═══ Information supplied

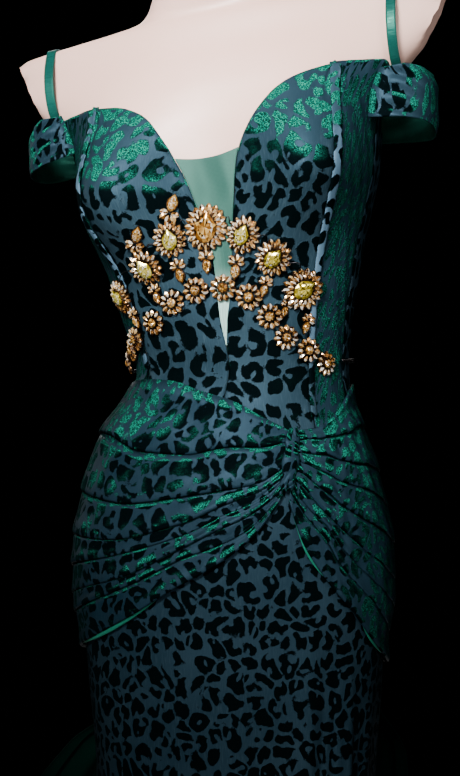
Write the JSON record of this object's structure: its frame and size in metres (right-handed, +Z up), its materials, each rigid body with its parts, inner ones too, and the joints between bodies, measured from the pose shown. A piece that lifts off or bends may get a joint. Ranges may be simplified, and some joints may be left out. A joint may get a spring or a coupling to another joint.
{
  "type": "satin sheath dress on a dress form",
  "caption": "Off-the-shoulder leopard satin gown with a plunging mesh insert, a draped hip, a jewelled belt and an emerald train, on a limbless dress form with a pole and a round base.",
  "frame": {"origin": "centre of the stand base's underside, on the floor under the pole", "axes": "+Z up along the pole, the dress faces -Y, +X is the wearer's left, where the hip drape gathers"},
  "size_m": [0.8942, 0.9209, 1.56],
  "materials": {
    "leopard_satin": "steel-blue satin with dark green leopard spots that shine emerald",
    "emerald_satin": "plain emerald satin",
    "mint_mesh": "sheer mint mesh",
    "emerald_ribbon": "narrow satin ribbon",
    "amber_stones": "faceted amber and champagne stones in dark gold settings",
    "black_chain": "thin black chain",
    "form_paint": "pearl white fibreglass, satin gloss",
    "stand_metal": "brushed steel"
  },
  "bodies": {
    "root": {"bodice_front_left": "leopard_satin", "bodice_front_right": "leopard_satin", "bodice_side_left": "leopard_satin", "bodice_side_right": "leopard_satin", "bodice_back_left": "leopard_satin", "bodice_back_right": "leopard_satin", "bodice_casing_left": "leopard_satin", "bodice_casing_right": "leopard_satin", "sleeve_left": "leopard_satin", "sleeve_right": "leopard_satin", "drape_left": "leopard_satin", "drape_right": "leopard_satin", "drape_knot": "leopard_satin", "skirt_front": "leopard_satin", "skirt_back": "leopard_satin", "train_1": "emerald_satin", "train_2": "emerald_satin", "train_3": "emerald_satin", "train_4": "emerald_satin", "mesh_insert": "mint_mesh", "strap_left": "emerald_ribbon", "strap_right": "emerald_ribbon", "belt_rosette_upper_1": "amber_stones", "belt_rosette_upper_2": "amber_stones", "belt_rosette_upper_3": "amber_stones", "belt_rosette_upper_4": "amber_stones", "belt_rosette_upper_5": "amber_stones", "belt_rosette_upper_6": "amber_stones", "belt_rosette_upper_7": "amber_stones", "belt_rosette_lower_1": "amber_stones", "belt_rosette_lower_2": "amber_stones", "belt_rosette_lower_3": "amber_stones", "belt_rosette_lower_4": "amber_stones", "belt_rosette_lower_5": "amber_stones", "belt_rosette_lower_6": "amber_stones", "belt_rosette_lower_7": "amber_stones", "belt_rosette_lower_8": "amber_stones", "belt_rosette_lower_9": "amber_stones", "belt_rosette_lower_10": "amber_stones", "belt_rosette_lower_11": "amber_stones", "belt_rosette_lower_12": "amber_stones", "belt_drop_1": "amber_stones", "belt_drop_2": "amber_stones", "belt_drop_3": "amber_stones", "belt_drop_4": "amber_stones", "belt_drop_5": "amber_stones", "belt_drop_6": "amber_stones", "belt_drop_7": "amber_stones", "belt_drop_8": "amber_stones", "belt_drop_9": "amber_stones", "belt_drop_10": "amber_stones", "belt_chain": "black_chain", "form_torso": "form_paint", "stand_base": "stand_metal", "stand_pole": "stand_metal"}
  },
  "joints": []
}
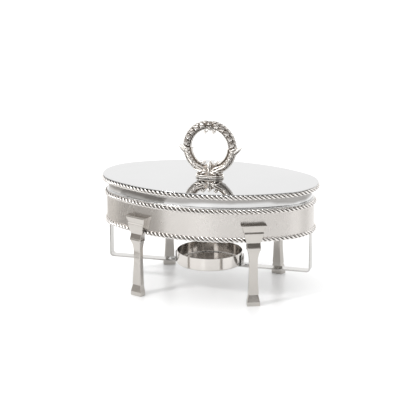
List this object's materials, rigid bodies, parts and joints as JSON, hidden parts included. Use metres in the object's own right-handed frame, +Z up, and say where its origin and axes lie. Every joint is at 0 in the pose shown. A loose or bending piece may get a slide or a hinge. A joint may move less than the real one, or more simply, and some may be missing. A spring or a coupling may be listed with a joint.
{
  "type": "oval chafing dish",
  "caption": "Oval chafing dish with a flat lift-off lid, upright ring handle, rope borders, square legs, nested pans and a burner dish on a strap.",
  "frame": {"origin": "middle of the footprint, on the surface the feet stand on", "axes": "+Z up, +X along the oval's long axis, +Y across it; the pictured side faces -Y"},
  "size_m": [0.3692, 0.2292, 0.282],
  "materials": {
    "polished_steel": "mirror-polished stainless sheet",
    "rope_plating": "nickel-plated twisted border",
    "cast_plating": "nickel-plated casting, darker in the hollows",
    "leg_plating": "nickel-plated casting, polished",
    "strap_steel": "polished flat bar",
    "dish_steel": "bright drawn steel, faintly brushed round",
    "pan_steel": "fine satin stainless",
    "fastener_steel": "plain steel"
  },
  "bodies": {
    "frame": {"body_band": "polished_steel", "upper_rope": "rope_plating", "lower_rope": "rope_plating", "leg_bracket_front_left": "leg_plating", "leg_bracket_front_right": "leg_plating", "leg_bracket_back_left": "leg_plating", "leg_bracket_back_right": "leg_plating", "leg_front_left": "leg_plating", "leg_front_right": "leg_plating", "leg_back_left": "leg_plating", "leg_back_right": "leg_plating", "leg_studs": "fastener_steel", "bracket_screws": "fastener_steel", "bracket_washers": "fastener_steel", "burner_strap": "strap_steel", "strap_brackets": "fastener_steel", "strap_screws": "fastener_steel", "strap_nuts": "fastener_steel", "dish_lugs": "strap_steel", "lug_rivets": "fastener_steel"},
    "water_pan": {"water_pan": "pan_steel"},
    "food_pan": {"food_pan": "pan_steel"},
    "lid": {"lid_plate": "polished_steel", "lid_skirt": "polished_steel", "lid_rope": "rope_plating", "lid_lip": "pan_steel", "handle_ring": "cast_plating", "handle_cradle": "cast_plating", "handle_base": "cast_plating", "handle_screws": "fastener_steel", "handle_washers": "fastener_steel"},
    "burner_dish": {"burner_dish": "dish_steel"}
  },
  "joints": [
    {"name": "water_pan_lift", "type": "slide", "parent": "frame", "child": "water_pan", "axis": [0, 0, 1], "range_m": [0, 0.06]},
    {"name": "food_pan_lift", "type": "slide", "parent": "water_pan", "child": "food_pan", "axis": [0, 0, 1], "range_m": [0, 0.05]},
    {"name": "lid_lift", "type": "slide", "parent": "food_pan", "child": "lid", "axis": [0, 0, 1], "range_m": [0, 0.1]},
    {"name": "burner_dish_slide", "type": "slide", "parent": "frame", "child": "burner_dish", "axis": [0, -1, 0], "range_m": [0, 0.12]}
  ]
}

══════

* What is asked: Exactly as written, please output every entry.

* Answer to the problem:
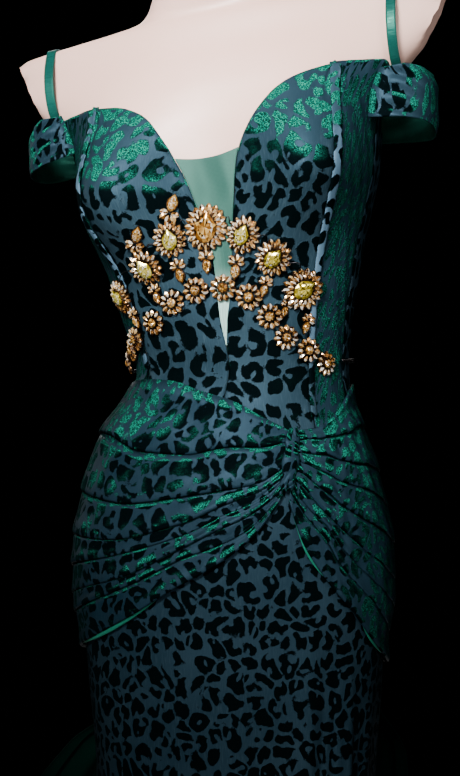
Write the JSON record of this object's structure: its frame and size in metres (right-handed, +Z up), its materials, each rigid body with its parts, inner ones too, and the joints between bodies, measured from the pose shown. A piece that lifts off or bends may get a joint. Ranges may be simplified, and some joints may be left out. A joint may get a spring or a coupling to another joint.
{
  "type": "satin sheath dress on a dress form",
  "caption": "Off-the-shoulder leopard satin gown with a plunging mesh insert, a draped hip, a jewelled belt and an emerald train, on a limbless dress form with a pole and a round base.",
  "frame": {"origin": "centre of the stand base's underside, on the floor under the pole", "axes": "+Z up along the pole, the dress faces -Y, +X is the wearer's left, where the hip drape gathers"},
  "size_m": [0.8942, 0.9209, 1.56],
  "materials": {
    "leopard_satin": "steel-blue satin with dark green leopard spots that shine emerald",
    "emerald_satin": "plain emerald satin",
    "mint_mesh": "sheer mint mesh",
    "emerald_ribbon": "narrow satin ribbon",
    "amber_stones": "faceted amber and champagne stones in dark gold settings",
    "black_chain": "thin black chain",
    "form_paint": "pearl white fibreglass, satin gloss",
    "stand_metal": "brushed steel"
  },
  "bodies": {
    "root": {"bodice_front_left": "leopard_satin", "bodice_front_right": "leopard_satin", "bodice_side_left": "leopard_satin", "bodice_side_right": "leopard_satin", "bodice_back_left": "leopard_satin", "bodice_back_right": "leopard_satin", "bodice_casing_left": "leopard_satin", "bodice_casing_right": "leopard_satin", "sleeve_left": "leopard_satin", "sleeve_right": "leopard_satin", "drape_left": "leopard_satin", "drape_right": "leopard_satin", "drape_knot": "leopard_satin", "skirt_front": "leopard_satin", "skirt_back": "leopard_satin", "train_1": "emerald_satin", "train_2": "emerald_satin", "train_3": "emerald_satin", "train_4": "emerald_satin", "mesh_insert": "mint_mesh", "strap_left": "emerald_ribbon", "strap_right": "emerald_ribbon", "belt_rosette_upper_1": "amber_stones", "belt_rosette_upper_2": "amber_stones", "belt_rosette_upper_3": "amber_stones", "belt_rosette_upper_4": "amber_stones", "belt_rosette_upper_5": "amber_stones", "belt_rosette_upper_6": "amber_stones", "belt_rosette_upper_7": "amber_stones", "belt_rosette_lower_1": "amber_stones", "belt_rosette_lower_2": "amber_stones", "belt_rosette_lower_3": "amber_stones", "belt_rosette_lower_4": "amber_stones", "belt_rosette_lower_5": "amber_stones", "belt_rosette_lower_6": "amber_stones", "belt_rosette_lower_7": "amber_stones", "belt_rosette_lower_8": "amber_stones", "belt_rosette_lower_9": "amber_stones", "belt_rosette_lower_10": "amber_stones", "belt_rosette_lower_11": "amber_stones", "belt_rosette_lower_12": "amber_stones", "belt_drop_1": "amber_stones", "belt_drop_2": "amber_stones", "belt_drop_3": "amber_stones", "belt_drop_4": "amber_stones", "belt_drop_5": "amber_stones", "belt_drop_6": "amber_stones", "belt_drop_7": "amber_stones", "belt_drop_8": "amber_stones", "belt_drop_9": "amber_stones", "belt_drop_10": "amber_stones", "belt_chain": "black_chain", "form_torso": "form_paint", "stand_base": "stand_metal", "stand_pole": "stand_metal"}
  },
  "joints": []
}
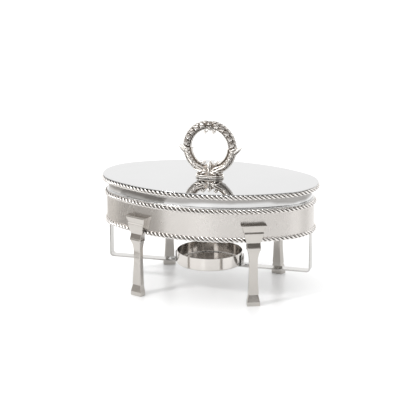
List this object's materials, rigid bodies, parts and joints as JSON, hidden parts included. Use metres in the object's own right-handed frame, +Z up, and say where its origin and axes lie. Every joint is at 0 in the pose shown. A loose or bending piece may get a slide or a hinge. A joint may move less than the real one, or more simply, and some may be missing. A spring or a coupling may be listed with a joint.
{
  "type": "oval chafing dish",
  "caption": "Oval chafing dish with a flat lift-off lid, upright ring handle, rope borders, square legs, nested pans and a burner dish on a strap.",
  "frame": {"origin": "middle of the footprint, on the surface the feet stand on", "axes": "+Z up, +X along the oval's long axis, +Y across it; the pictured side faces -Y"},
  "size_m": [0.3692, 0.2292, 0.282],
  "materials": {
    "polished_steel": "mirror-polished stainless sheet",
    "rope_plating": "nickel-plated twisted border",
    "cast_plating": "nickel-plated casting, darker in the hollows",
    "leg_plating": "nickel-plated casting, polished",
    "strap_steel": "polished flat bar",
    "dish_steel": "bright drawn steel, faintly brushed round",
    "pan_steel": "fine satin stainless",
    "fastener_steel": "plain steel"
  },
  "bodies": {
    "frame": {"body_band": "polished_steel", "upper_rope": "rope_plating", "lower_rope": "rope_plating", "leg_bracket_front_left": "leg_plating", "leg_bracket_front_right": "leg_plating", "leg_bracket_back_left": "leg_plating", "leg_bracket_back_right": "leg_plating", "leg_front_left": "leg_plating", "leg_front_right": "leg_plating", "leg_back_left": "leg_plating", "leg_back_right": "leg_plating", "leg_studs": "fastener_steel", "bracket_screws": "fastener_steel", "bracket_washers": "fastener_steel", "burner_strap": "strap_steel", "strap_brackets": "fastener_steel", "strap_screws": "fastener_steel", "strap_nuts": "fastener_steel", "dish_lugs": "strap_steel", "lug_rivets": "fastener_steel"},
    "water_pan": {"water_pan": "pan_steel"},
    "food_pan": {"food_pan": "pan_steel"},
    "lid": {"lid_plate": "polished_steel", "lid_skirt": "polished_steel", "lid_rope": "rope_plating", "lid_lip": "pan_steel", "handle_ring": "cast_plating", "handle_cradle": "cast_plating", "handle_base": "cast_plating", "handle_screws": "fastener_steel", "handle_washers": "fastener_steel"},
    "burner_dish": {"burner_dish": "dish_steel"}
  },
  "joints": [
    {"name": "water_pan_lift", "type": "slide", "parent": "frame", "child": "water_pan", "axis": [0, 0, 1], "range_m": [0, 0.06]},
    {"name": "food_pan_lift", "type": "slide", "parent": "water_pan", "child": "food_pan", "axis": [0, 0, 1], "range_m": [0, 0.05]},
    {"name": "lid_lift", "type": "slide", "parent": "food_pan", "child": "lid", "axis": [0, 0, 1], "range_m": [0, 0.1]},
    {"name": "burner_dish_slide", "type": "slide", "parent": "frame", "child": "burner_dish", "axis": [0, -1, 0], "range_m": [0, 0.12]}
  ]
}